Embarrassed, I explained to her that I did not know how to sign, and she placed her hand on my arm and said, “It’s okay, honey. Just look at me when you speak; I can read lips.” Even though there was a language barrier between us, she managed to accommodate my language needs. I spent a good forty-five minutes helping this woman find exactly what she needed, making sure to look at her when I spoke. I also showed her the price of each item, as well as the item description on my handheld device to make sure she knew all the information about the products she was purchasing. Before she left, she hugged me and thanked me for helping her so intently, and she even took the store survey for me.
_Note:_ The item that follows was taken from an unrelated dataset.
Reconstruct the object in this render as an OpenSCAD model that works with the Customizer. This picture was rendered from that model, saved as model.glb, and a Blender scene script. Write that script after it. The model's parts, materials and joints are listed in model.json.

This experience changed my life in two ways. First, it made me realize how ignorant I was of the deaf community and of the existing language barrier. I felt so helpless when she signed to me, and I was not able to accommodate her speaking needs. She was so kind and understanding and truly brightened my anxious spirit. She opened my eyes to that world, and I even hope to take sign language classes in the near future. The second way in which this experience changed my life was that it forced me to be less oblivious to my surroundings because you never know what amazing sights you might be missing out on.

This experience was the jumpstart of the inspiration train that lead me to this point in time. As I reflect on this moment with this particular woman, my memory is serving up even more snapshots of inspiration for my decision to write a children’s series that proves disabilities and exceptionalities do not define a human being, their actions do. Instead, beautiful personalities shine bright and break through the crippling stereotypes society decided fit the mold of the basic character. I plan on educating myself thoroughly enough to paint a picture of exceptional children doing things just the same as you and me. Of course, coffee is my loyal sidekick, but the main character of my series needs something a little livelier and furrier to keep her on her toes.